Podsumowanie. Gra oferuje niesamowitą kontrolę i wspanialą grywalność. Gra dostarcza mnóstwo frajdy, a przynajmniej do pewnego momentu, kiedy robi się przesadnie dziwna. Sama gra przypomina w dużym stopniu bardziej dysk z bonusowymi misjami do pierwowzoru niż pełnoprawną kontynuację z świeżą rozgrywką, bo jest zbyt wiele podobieństw i za mało różnic, aby ta kontynuacja stała się klasykiem jak kultowy pierwowzór. Największym problemem jest poziom trudności, który jest ustawiony zdecydowanie za wysoko.
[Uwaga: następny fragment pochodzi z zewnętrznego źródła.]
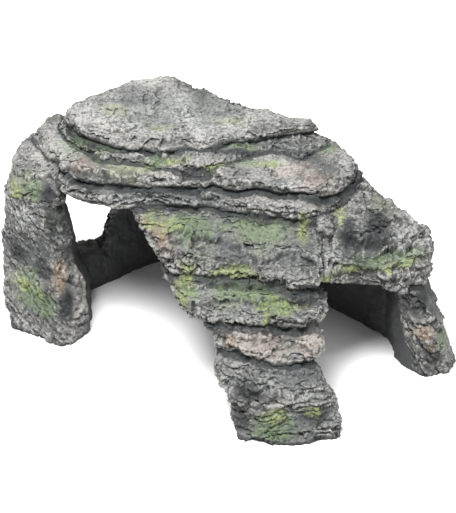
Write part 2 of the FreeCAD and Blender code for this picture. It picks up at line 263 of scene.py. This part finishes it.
    # laminae of uneven thickness, each jutting its own way
    layer, rim, cracked = entry.other("Layer"), entry.other("Rim"), entry.other("Crack")
    uneven = net.add("ShaderNodeTexNoise", {"noise_dimensions": "1D"},
                     {"W": height / (layer * 1.7) + seed, "Scale": 1.0, "Detail": 1.0}, "Fac")
    rise = bent / layer + (uneven - 0.5) * 1.6
    number = rise.maths("FLOOR")
    part = rise - number
    own = net.vec("ADD", flat, net.scaled(layerStep, number))
    jut = swing(own, "jut") * rim
    gaping = net.ease(net.noise(own, 17.0, 3.0, 0.6), 0.44, 0.58)       # where a seam stands open
    seam = net.ease(part, 0.0, 0.12, 1.0, 0.0).maths("MAXIMUM", net.ease(part, 0.80, 1.0))
    side = jut - seam * gaping * cracked * 1.3

    # cracks that wander along the bedding, and crust between them
    def crease(where, grain, width):
        away = (net.noise(where, grain, 3.0, 0.55) - 0.5).maths("ABSOLUTE")
        return net.ease(away, 0.0, width, 1.0, 0.0)

    wide = crease(stretched(3.4), grain=26.0, width=0.035)
    narrow = crease(stretched(3.0, 80.0), grain=11.0, width=0.05)

    def flakes(where, grain, reach, step):              # noise cut into plates with sharp edges
        level = net.noise(where, grain, 5.0, 0.58) * (reach / step)
        plate = level.maths("FLOOR")
        edge = net.ease(level - plate, 0.62, 0.92)
        return (plate + edge - reach / step * 0.5) * step

    ledges = flakes(stretched(3.6, 31.0), grain=17.0, reach=8.0, step=1.7) * 0.75
    ledges = ledges + flakes(stretched(4.4, 67.0), grain=8.0, reach=5.0, step=1.1) * 0.5
    crust = ledges + swing(stretched(1.2), "ragged") * rim + swing(stretched(3.0), "nibble")
    mood = net.ease(net.noise(here, 26.0, 3.0), 0.36, 0.64, 0.3, 1.25)    # calm and rough areas
    side = side + crust * entry.other("Crust") * mood - (wide * 1.3 + narrow * 0.4) * cracked * 0.8

    # upper faces that break into treads
    tread = net.ease(part, 0.70, 0.86)
    step = (tread - part + 0.36) * layer * entry.other("Terrace")
    groove = net.ease(part, 0.52, 0.70) * net.ease(part, 0.70, 0.80, 1.0, 0.0)
    step = step - groove * gaping * cracked * 0.5

    def chips(size, share):                             # flat faces tilted at random, one for each cell
        cell = net.add("ShaderNodeTexVoronoi", None, {"Vector": spot, "Scale": 1.0 / size}, "Position")
        lean = net.vec("SUBTRACT", cell.other("Color"), (0.5, 0.5, 0.5))
        return net.dot(net.vec("SUBTRACT", spot, cell), lean) * entry.other("Facet") * share

    # what every face has: lumps, weathering, chips and grit
    lumps = swing(here, "lump") * entry.other("Lump")
    elsewhere = net.vec("ADD", spot, (50.0, 0.0, 0.0))
    weather = swing(stretched(1.3, 11.0), "weather") - narrow * 0.2
    weather = weather + flakes(elsewhere, grain=20.0, reach=6.0, step=1.3) * 0.6
    grit = swing(spot, "grit") * entry.other("Grain") * 6.0
    grit = grit * net.ease(net.noise(here, 14.0, 3.0), 0.35, 0.65, 0.4, 1.2)
    chipped = chips(size=15.0, share=2.2) + chips(size=6.0, share=2.0)
    swell = 0.6                                         # makes up for what the remesh and the blur take off
    out = lumps + swell + weather * entry.other("Top") + chipped + grit
    centre = net.vec("DIVIDE", net.vec("SUBTRACT", here, entry.other("Middle")), entry.other("Reach"))
    centre = net.vec("MULTIPLY", centre, (1.0, 1.0, 0.0))
    fromMiddle = net.vec("LENGTH", centre, out="Value")
    hollow = net.ease(fromMiddle, 0.15, 1.0, 1.0, 0.0) * entry.other("Dish") * top

    push = net.vec("ADD", net.scaled(normal, out * rough), net.scaled(sideways, side * rough))
    push = net.vec("ADD", push, net.scaled(bedding, (step * top - hollow) * rough))
    shape = net.add("GeometryNodeSetPosition", None, {"Geometry": shape, "Offset": net.scaled(push, mm)})
    ground = net.vec("MAXIMUM", position, (-9.0, -9.0, 0.0))             # soles stay flat
    shape = net.add("GeometryNodeSetPosition", None, {"Geometry": shape, "Position": ground})

    # what the paint follows
    def sunk(passes):                                   # millimetres below the blurred surface
        around = net.add("GeometryNodeBlurAttribute", blur, {"Value": position, "Iterations": passes})
        return net.dot(net.vec("SUBTRACT", around, position), normal) * (1 / mm)

    shape = keep(shape, "sunkFine", sunk(finePasses))
    shape = keep(shape, "sunkBroad", sunk(broadPasses))
    shape = keep(shape, "upward", net.add("ShaderNodeSeparateXYZ", None, {"Vector": normal}, "Z"))
    shape = net.add("GeometryNodeSetShadeSmooth", None, {"Geometry": shape})
    shape = net.add("GeometryNodeRealizeInstances", None, {"Geometry": shape})
    shape = net.add("GeometryNodeSetMaterial", None, {"Geometry": shape, "Material": entry.other("Paint")})
    net.add("NodeGroupOutput", None, {"Geometry": shape})
    return tree


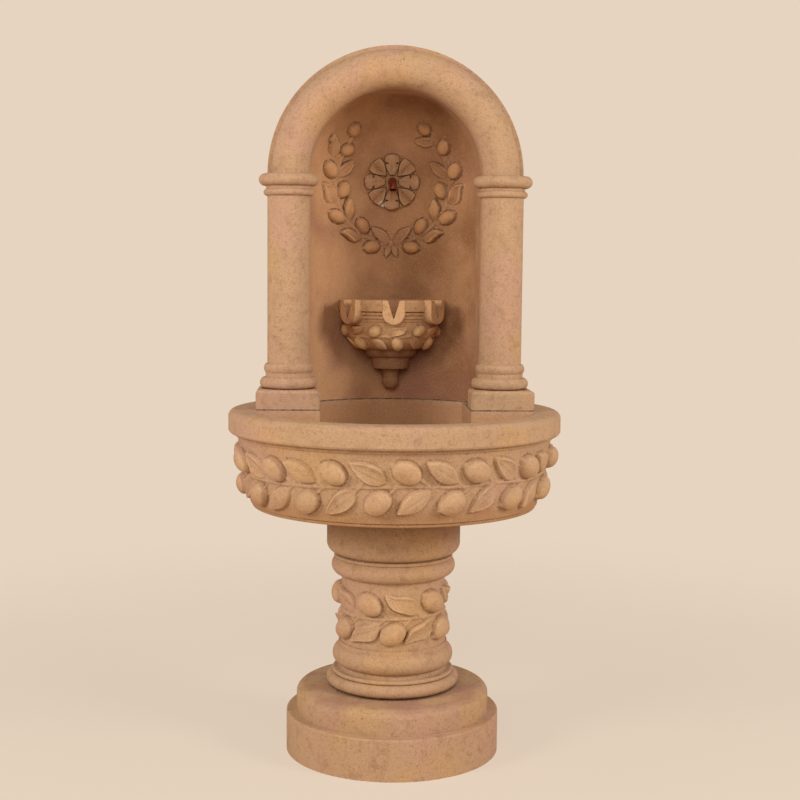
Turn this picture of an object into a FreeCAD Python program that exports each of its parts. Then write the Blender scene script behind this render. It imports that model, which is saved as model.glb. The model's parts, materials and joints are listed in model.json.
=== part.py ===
"""Garden wall fountain in cast stone: a round pedestal carries a D-shaped basin, and an arched niche
with a small spill bowl stands on the basin's rear ledge. A pump in the basin feeds the spout.

Millimetres. Origin on the floor at the pedestal's axis, +Z up, the front faces -Y, the wall is at +Y.
"""
import FreeCAD, Part
import math
import os
from FreeCAD import Matrix, Placement, Rotation, Vector

# Cutting tools run past a face by the overshoot, and a clearing tool is longer than any piece
overshoot = 1.0
clear = 500.0

# Joints between castings
bedding_thickness = 3.0
bedding_inset = 4.0
spigot_radius = 85.0
spigot_height = 12.0
spigot_clearance = 2.0
shaft_bore_radius = 60.0

# Base
base_drum_radius = 231.0
base_drum_height = 88.0
base_tier_radius = 209.0
base_tier_height = 53.0
base_edge_round = 4.0
base_shoulder_round = 17.0
cable_notch_width = 34.0
cable_notch_height = 20.0

# Pedestal, from the foot up
foot_bead_radius = 144.0
foot_bead_height = 27.0
foot_bead_core = 129.0
foot_ring_core = 128.0
foot_ring_radius = 132.0
foot_ring_height = 9.0
foot_neck_radius = 113.0
foot_cove_depth = 9.0
foot_cove_height = 8.0
band_radius = 112.0
band_height = 153.0
lower_bead_radius = 131.0
lower_bead_height = 45.0
upper_bead_radius = 134.0
upper_bead_height = 37.0
upper_bead_seat = 1.0
upper_ring_core = 125.5
upper_ring_radius = 129.0
upper_ring_height = 8.0
collar_radius = 124.0
collar_height = 1.0
collar_undercut = 1.0
cap_cove_height = 2.0
cap_bevel_height = 24.0
cap_radius = 144.5
cap_height = 79.0

# Basin
basin_height = 204.0
basin_lip_radius = 306.0
basin_lip_height = 8.0
basin_lip_swell = 2.0
basin_wall_foot_radius = 309.0
basin_wall_radius = 337.0
rim_radius = 356.0
rim_height = 46.0
rim_inner_radius = 302.0
rim_outer_round = 13.0
rim_inner_round = 6.0
rim_bevel_width = 3.0
rim_bevel_height = 4.0
rim_fillet_height = 8.0
rim_fillet_proud = 4.0
basin_floor_thickness = 45.0
basin_floor_round = 26.0
rear_plane_y = 290.0
drain_radius = 22.0

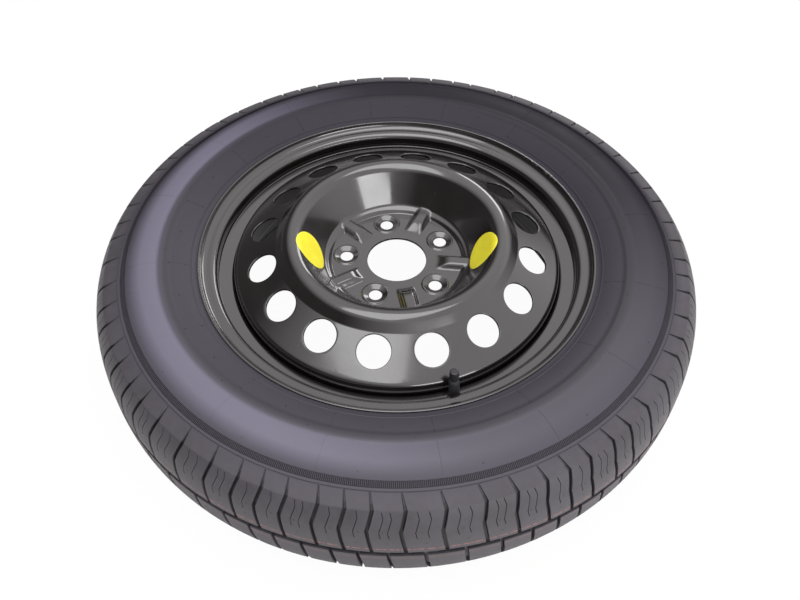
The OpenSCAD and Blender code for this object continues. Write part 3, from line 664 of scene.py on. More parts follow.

Jedynka była wystarczająco wymagająca, ale tu przesadzili. W sequelu jest też za dużo dziwactw jak scenariusz z podróżami w czasie i kosmitami. Niektóre pomysły są wręcz głupie jak średniowieczni ludzie używający karabinów maszynowych i bazooki. Dużo mniej mi to leży niż pierwsza część. CF2 straciło spójny klimat pierwowzoru. Sumując to wszystko otrzymujemy coś co nie jest tak genialne jak oryginał mimo nadal fenomenalnej grywalności. Tak czy inaczej to wciąż mięso armatnie. Tylko nie aż tak bardzo. Średnia recenzji wersji Amigowej to 83/100, gdy pierwsza część w oryginalnej wersji Amigowej miała znakomite 92/100 co jak dla mnie dość dobrze obrazuje różnicę.
Najlepsze gry lubianego brytyjskiego studia Sensible Software to Microprose Soccer (1988), Mega-Lo-Mania (1991), Sensible soccer (1992), Cannon Fodder (1993), Sensible world od soccer (1994).